Consider the following unbalanced equation: HCl(aq) + Al(s) → H2(g) + AlCl3(s) If 38.0 moles of HCl(aq) reacts with an excess of Al(s), what is the theoretical yield of H2(g) in moles?

The first thing you want to do for most problems that involve a chemical equation is to balance it.

6HCl (aq) + 2Al (s) → 3H₂ (g) + 2AlCl₃ (s)

I will follow this question to answer any questions that may arise on how to balance this equation.

We're told that the Al is in excess, so in terms of looking for theoretical yield, we don't need to worry about it, as it won't affect the amount that can be produced. What we DO need to worry about is the HCl, which is our limiting reactant. Luckily, we have the mole value given.

When we're trying to use the amount of one compound to find the amount of another, we use stoichiometry, and the mole to mole conversion. We want the theoretical yield of hydrogen, and we're given the moles of HCl, so those are the two compounds we'll be plugging into our dimensional analysis.

First, let's go over theoretical yield, since it'll come up in more advanced versions of a problem like this. Theoretical yield is the maximum amount of a compound that can be produced from your limiting reactant, assuming all experimental conditions are perfect and there is absolutely no error. It is very rare for your actual yield to be the same as your theoretical, but it's important to find your theoretical yield so that, if you're doing an actual experiment, you know what percentage of the theoretical yield you actually produced (actual yield and percent yield).

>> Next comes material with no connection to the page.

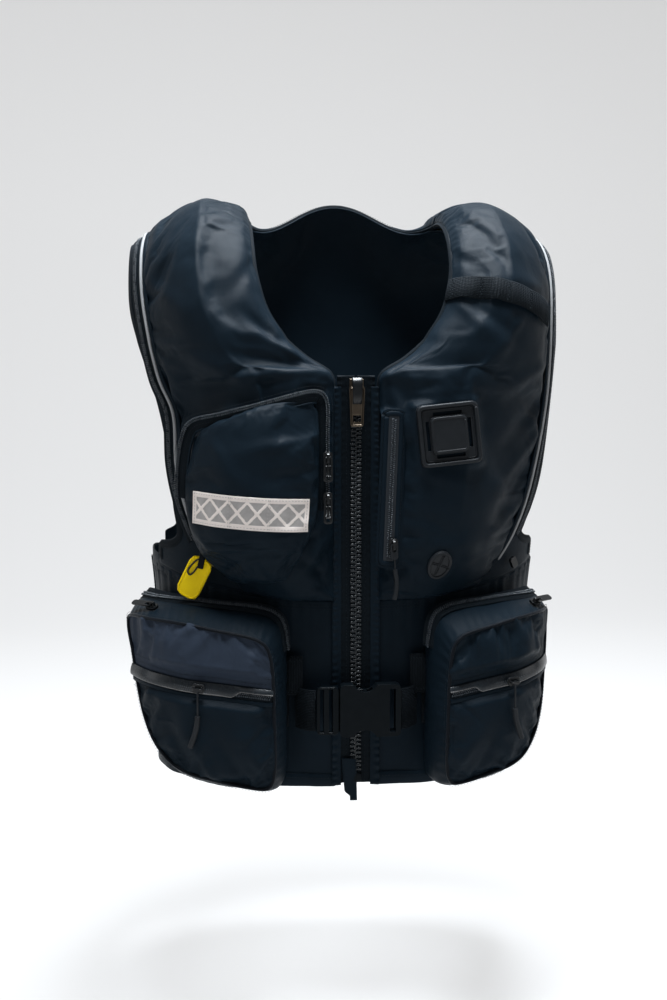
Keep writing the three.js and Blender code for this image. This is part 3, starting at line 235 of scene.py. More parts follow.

In this problem, we're only concerned about the theoretical yield, which is a simple mole to mole conversion. We start with the mole amount we're given, and because we want moles of HCl to cancel itself out, we put it on the bottom of our dimensional analysis.

38.0 mol HCl • 3 mol H₂

———— = 19.0 mol H₂

6 mol HCl

We use the coefficients in our balanced equation as our conversion values for hydrogen and HCl.